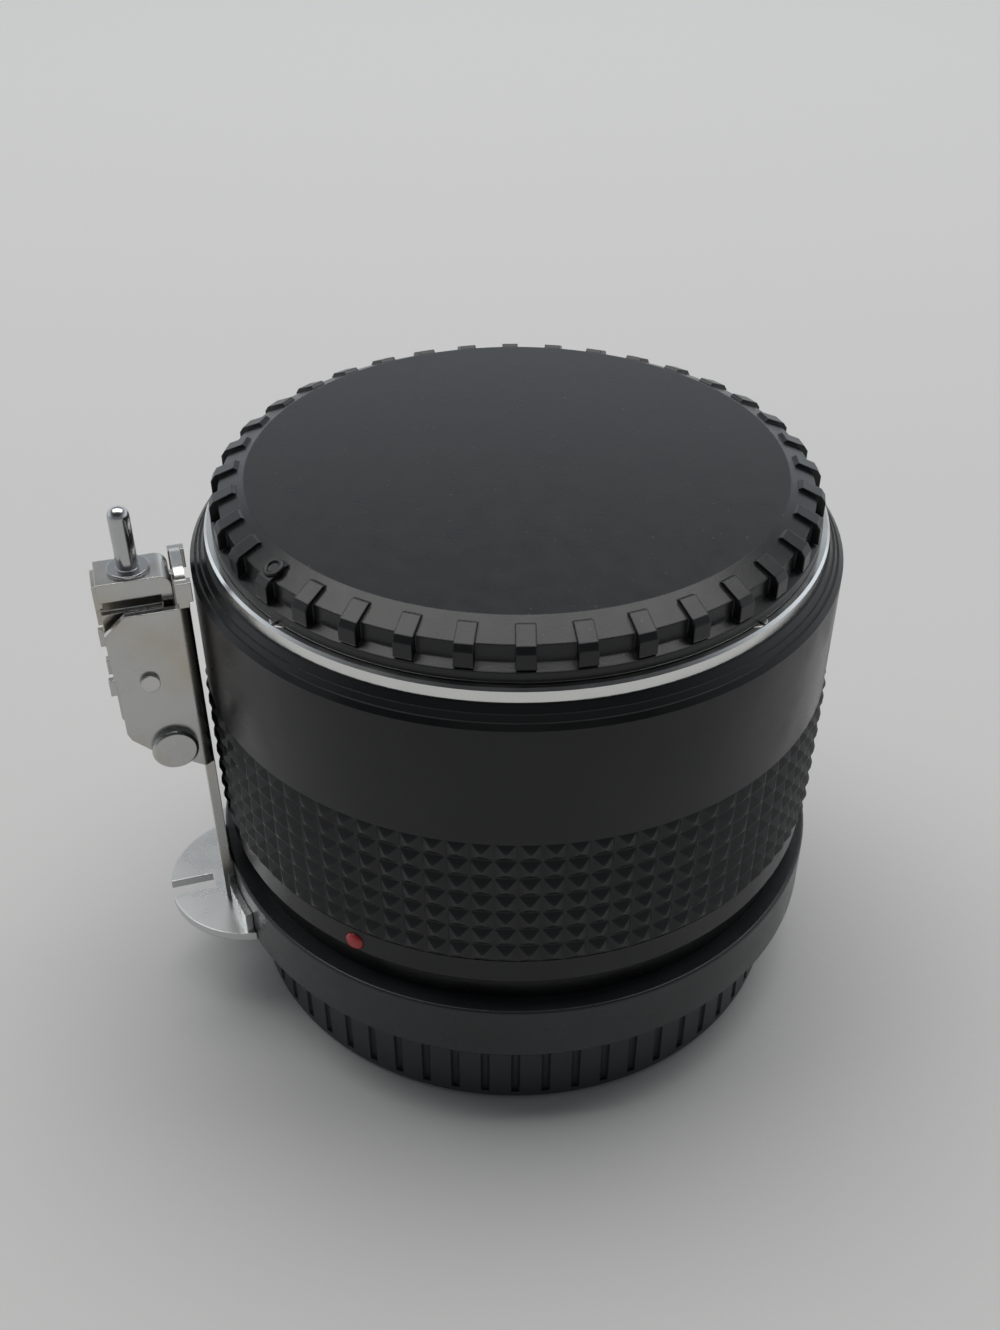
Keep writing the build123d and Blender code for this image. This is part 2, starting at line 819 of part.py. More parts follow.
with BuildPart() as coupling_arm:
    with BuildSketch(turned(coupling_azimuth).offset(cheek_low_z)):
        with Locations((plate_inner + cheek_reach, 0)):
            RectangleRounded(2 * cheek_reach, 2 * arm_half_width, arm_bend_radius)
        with Locations((arm_outer + cheek_reach, 0)):
            RectangleRounded(
                2 * cheek_reach, 2 * cheek_inner, arm_bend_radius - cheek_sheet, mode=Mode.SUBTRACT
            )
    extrude(amount=cheek_height)
    extrude(
        outline(
            beside(coupling_azimuth, arm_half_width),
            (plate_inner, cheek_low_z),
            *cheek_edge,
            (plate_inner, cheek_high_z),
        ),
        amount=2 * arm_half_width,
        mode=Mode.INTERSECT,
    )
    with BuildSketch(turned(coupling_azimuth).offset(coupling_top_z)):
        with Locations(((plate_inner + arm_outer) / 2, 0)):
            Rectangle(arm_thickness, 2 * strip_half_width)
    extrude(amount=cheek_low_z - coupling_top_z)
    with BuildSketch(turned(coupling_azimuth).offset(arm_foot_z)):
        with Locations(((plate_inner - strip_sag + arm_outer) / 2, 0)):
            Rectangle(arm_thickness + strip_sag, 2 * strip_half_width)
        Circle(plate_inner, mode=Mode.SUBTRACT)
    extrude(amount=coupling_top_z - arm_foot_z)
    with BuildSketch(facing(coupling_azimuth, plate_inner, 0)):
        with BuildLine():
            Polyline(
                (-arm_half_width, cheek_high_z),
                (-arm_half_width, arm_top_z),
                (arm_half_width, arm_top_z),
                (arm_half_width, cheek_high_z),
                close=True,
            )
        make_face()
        fillet(vertices().group_by(Axis.Y)[-1], radius=arm_corner_radius)
    extrude(amount=arm_thickness)
    for offset in (arm_half_width, guide_lip_width - arm_half_width):
        extrude(
            outline(
                beside(coupling_azimuth, offset),
                (plate_inner - guide_lip_reach, guide_lip_low_z),
                (arm_outer + guide_lip_rise, guide_lip_low_z),
                (arm_outer + guide_lip_rise, guide_lip_high_z),
                (plate_inner - guide_lip_reach, guide_lip_high_z),
            ),
            amount=guide_lip_width,
        )
    with BuildSketch(beside(coupling_azimuth, arm_half_width)):
        with Locations(stud_place):
            Circle(stud_radius + fixed_fit)
        with Locations(detent_place):
            Circle(detent_radius + fixed_fit)
    extrude(amount=2 * arm_half_width, mode=Mode.SUBTRACT)
    add(screw_seats(arm_screw_planes, arm_screw_length), mode=Mode.SUBTRACT)
write(coupling_arm, "coupling_arm")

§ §

**Your instructions**.
Copy every line exactly. Leave nothing out.

**Output for this task**.
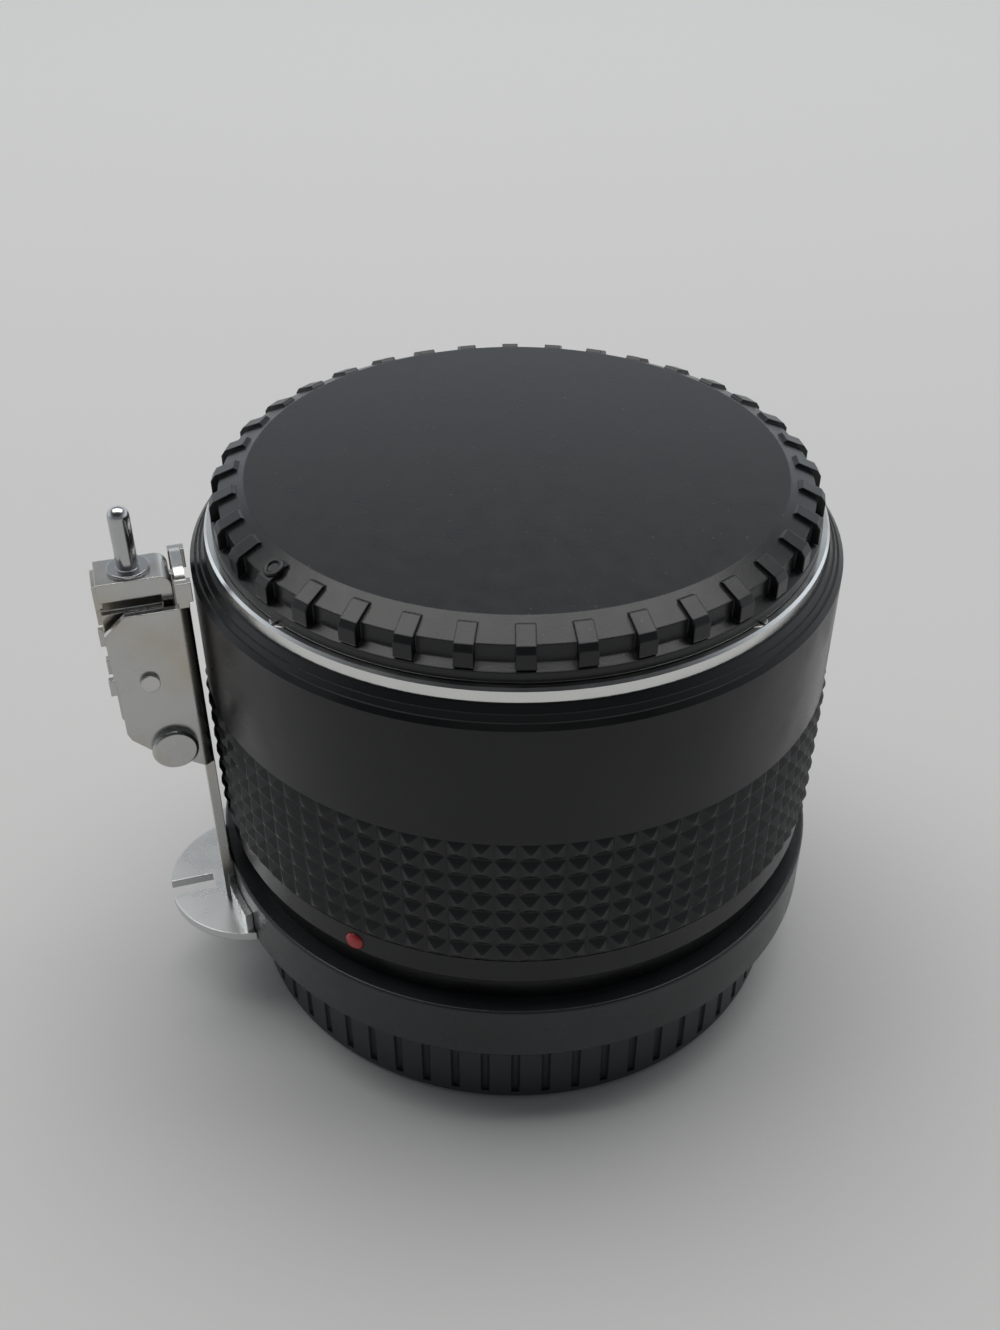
Keep writing the build123d and Blender code for this image. This is part 2, starting at line 819 of part.py. More parts follow.
with BuildPart() as coupling_arm:
    with BuildSketch(turned(coupling_azimuth).offset(cheek_low_z)):
        with Locations((plate_inner + cheek_reach, 0)):
            RectangleRounded(2 * cheek_reach, 2 * arm_half_width, arm_bend_radius)
        with Locations((arm_outer + cheek_reach, 0)):
            RectangleRounded(
                2 * cheek_reach, 2 * cheek_inner, arm_bend_radius - cheek_sheet, mode=Mode.SUBTRACT
            )
    extrude(amount=cheek_height)
    extrude(
        outline(
            beside(coupling_azimuth, arm_half_width),
            (plate_inner, cheek_low_z),
            *cheek_edge,
            (plate_inner, cheek_high_z),
        ),
        amount=2 * arm_half_width,
        mode=Mode.INTERSECT,
    )
    with BuildSketch(turned(coupling_azimuth).offset(coupling_top_z)):
        with Locations(((plate_inner + arm_outer) / 2, 0)):
            Rectangle(arm_thickness, 2 * strip_half_width)
    extrude(amount=cheek_low_z - coupling_top_z)
    with BuildSketch(turned(coupling_azimuth).offset(arm_foot_z)):
        with Locations(((plate_inner - strip_sag + arm_outer) / 2, 0)):
            Rectangle(arm_thickness + strip_sag, 2 * strip_half_width)
        Circle(plate_inner, mode=Mode.SUBTRACT)
    extrude(amount=coupling_top_z - arm_foot_z)
    with BuildSketch(facing(coupling_azimuth, plate_inner, 0)):
        with BuildLine():
            Polyline(
                (-arm_half_width, cheek_high_z),
                (-arm_half_width, arm_top_z),
                (arm_half_width, arm_top_z),
                (arm_half_width, cheek_high_z),
                close=True,
            )
        make_face()
        fillet(vertices().group_by(Axis.Y)[-1], radius=arm_corner_radius)
    extrude(amount=arm_thickness)
    for offset in (arm_half_width, guide_lip_width - arm_half_width):
        extrude(
            outline(
                beside(coupling_azimuth, offset),
                (plate_inner - guide_lip_reach, guide_lip_low_z),
                (arm_outer + guide_lip_rise, guide_lip_low_z),
                (arm_outer + guide_lip_rise, guide_lip_high_z),
                (plate_inner - guide_lip_reach, guide_lip_high_z),
            ),
            amount=guide_lip_width,
        )
    with BuildSketch(beside(coupling_azimuth, arm_half_width)):
        with Locations(stud_place):
            Circle(stud_radius + fixed_fit)
        with Locations(detent_place):
            Circle(detent_radius + fixed_fit)
    extrude(amount=2 * arm_half_width, mode=Mode.SUBTRACT)
    add(screw_seats(arm_screw_planes, arm_screw_length), mode=Mode.SUBTRACT)
write(coupling_arm, "coupling_arm")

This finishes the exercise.